Canada

COVID-19 and employees' home office expenses

TAX ALERT  | 

This article was first published by the Canadian Tax Foundation in  Canadian Tax Focus, May 2020.

Although tight rules in subsection 8(13) make it difficult for employees to deduct their COVID-19-related home office expenses, planning for the possibility of such deductions could begin. Employers should consider concluding agreements with employees about the requirement to have a home office and planning for the possibility of needing to issue large numbers of form T 2200, "Declaration of Conditions of Employment." Some employers, wary of the costs involved, may choose instead to reimburse employees for a modest amount of office supplies. The CRA accepts that reimbursement of an amount not exceeding $500 for the purchase of personal computer equipment will be non-taxable in the COVID-19 context (CRA document no. 2020-0845431C6, April 22, 2020 [French only]). Further CRA guidance may be expected, and there is a strong possibility that additional rules will be relaxed.

Home office expenses may be deductible to an employee under either paragraph 8(1)(f) or (i), each of which has its own tests. Subsection 8(13) provides additional requirements.

The CRA considers (in CRA document nos. 2000-0022015, May 17, 2000 and 2011-0394321E5, March 1, 2011) that a work-from-home arrangement may be initially entered into voluntarily and formalized later; once the agreement or unilateral notice (which need not be in writing) is in place, the employee can be considered to be "required" (for the purposes of paragraph 8(1)(f) or (i)) to provide the home workspace and incur the expenses. Since it is not clear whether the concluding of a formal arrangement is considered to back-date the requirement to the time that it started informally, such agreements should be concluded soon.

Subparagraph 8(13)(a)(ii) requires that the workspace be used exclusively for the purpose of earning employment income and used on a regular and continuous basis for meeting customers or other persons in the ordinary course of performing the employment duties. Since the CRA's opinion has been that "meeting" means a physical encounter (that is, in person) (CRA document no. 2013-0481171E5, December 10, 2013), the physical distancing requirements recommended by governments seem to make this test impossible to meet. Informal-procedure TCC decisions to the contrary (for example, Landry v. The Queen2007 TCC 383) have not changed this policy.

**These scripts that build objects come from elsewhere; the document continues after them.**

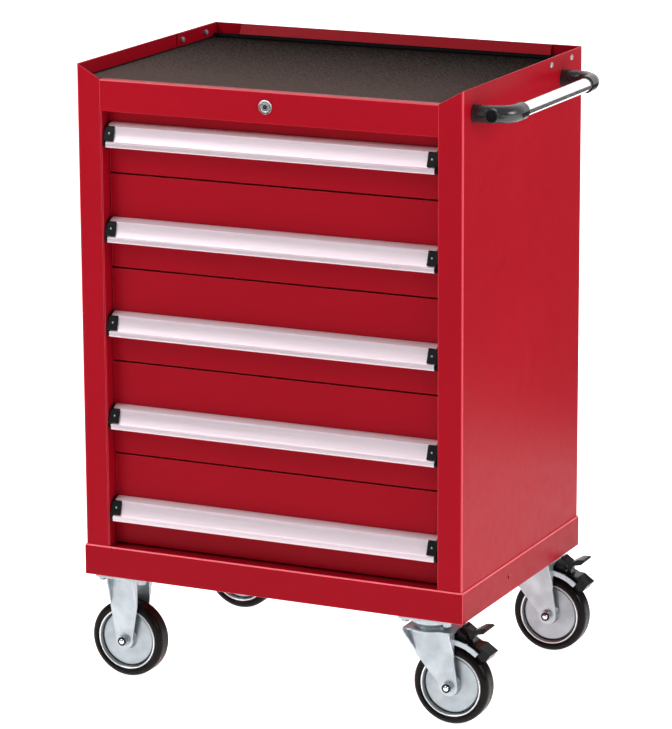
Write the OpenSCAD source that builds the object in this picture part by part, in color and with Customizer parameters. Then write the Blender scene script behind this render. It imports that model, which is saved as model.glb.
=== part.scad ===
// Rolling tool chest: a five-drawer steel cabinet on two rigid and two swivel casters.
// Millimetres. +X right, -Y front (drawer side), +Z up, floor at z = 0.
// The origin is on the floor, under the centre of the outer box.

/* [Cabinet] */
// Width of the cabinet body
cab_w = 650; // [640:5:700]
// Depth of the cabinet body
cab_d = 470; // [465:5:500]
// Sheet steel thickness
sheet = 1.5; // [1.2:0.1:2]
// Width of each front stile
stile_w = 40; // [38:1:46]
// Height of the rail above the drawers
rail_h = 50; // [45:1:60]
// Height of the tray walls above the mat
rim_h = 22; // [15:1:40]
// Thickness of the ribbed mat
mat_t = 4; // [3:0.5:5]
// Height of the base skirt
skirt_h = 48; // [44:1:70]
// How far the skirt stands out from the body
skirt_proud = 2; // [1.5:0.5:4]

/* [Drawers] */
// Front pitch of the shallow top drawer
shallow_h = 100; // [90:5:120]
// Front pitch of the deep drawers
deep_h = 150; // [130:5:160]
// Gap around each drawer front
front_gap = 3; // [2:0.5:4]
// How far the fronts sit behind the stiles
front_recess = 24; // [22:1:28]
// Depth of the folded edge of a drawer front
front_fold = 16; // [12:1:18]
// Sheet thickness of a drawer
drawer_sheet = 1; // [0.8:0.1:1.2]

/* [Slides] */
// Length of a slide member
slide_len = 390; // [370:5:390]
// Height of the outer slide member
slide_h = 44; // [40:1:46]
// Thickness of a complete slide
slide_t = 12.7; // [12.7:0.1:13.5]

/* [Pulls] */
// Height of the pull
pull_h = 38; // [34:1:40]
// How far the pull stands out from the drawer front
pull_reach = 23; // [20:0.5:24]
// Height of the pull's underside above the drawer's underside
pull_rise = 43; // [40:1:45]

/* [Handle] */
// Outer diameter of the push tube
tube_d = 22; // [20:1:24]
// Diameter of the moulded arms
arm_d = 27; // [26:1:32]
// Distance from the side wall to the tube's axis
handle_out = 56; // [54:1:70]
// Distance between the two arms' feet
arm_spacing = 350; // [300:10:360]

/* [Casters] */
// Wheel diameter
wheel_d = 125; // [100:5:125]
// Tyre width
tyre_w = 32; // [28:1:34]
// Overall caster height
caster_h = 170; // [168:1:180]
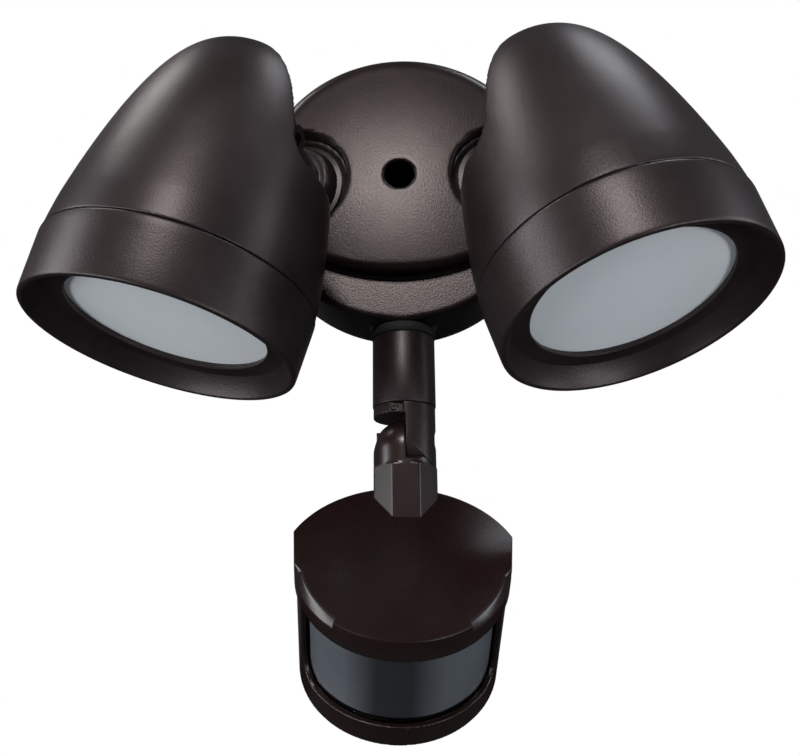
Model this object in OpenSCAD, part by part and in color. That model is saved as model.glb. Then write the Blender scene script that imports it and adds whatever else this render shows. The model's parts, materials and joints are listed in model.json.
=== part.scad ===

An alternative route to deductibility is subparagraph 8(13)(a)(i), which requires that the workspace at home be where the employee "principally" performs the duties of the office or employment. The CRA's view is that, in this context, "principally" means more than 50 percent of the time. In the context of temporary mandatory work-from-home policies, a question arises as to whether the 50 percent threshold is computed over the course of a full year or a part of the year. Since subsection 8(1) refers to "computing a taxpayer's income for a taxation year from an office or employment," it would be reasonable to infer that the "principally" test should be determined over the course of the full period of employment in the calendar year, rather than for just the part of the year during which the employee is required to work from home for that employment. This would imply that for a 12-month period of employment in which the person works either fully from home or not at all from home for any given month, the work-from-home policy would have to be in place for at least 6 months in order to meet the test.

The CRA has previously opined (CRA document no. 2007-0227511E5, December 13, 2007) that when determining the appropriate "total hours" in the application of the "principally" test, it would be reasonable to begin with the number of hours that the employee is required to work under the terms of his or her employment contract. As such, various considerations would have an impact on this calculation, including whether an employer approves overtime or different working hours, or whether an employee's working hours are stable throughout the year. For example, certain industries' business cycles may fluctuate, be seasonal, or be project-oriented, with the majority of working hours being compressed into a few months. Thus, the 50 percent threshold could be met in less than 6 months.

An alternative view is that it is sufficient to meet the 50 percent threshold for just a few months rather than the whole of the employment in the year. Policy intent is one factor in statutory interpretation, and the above-cited words in subsection 8(1) are unlikely to have been written in contemplation of a pandemic.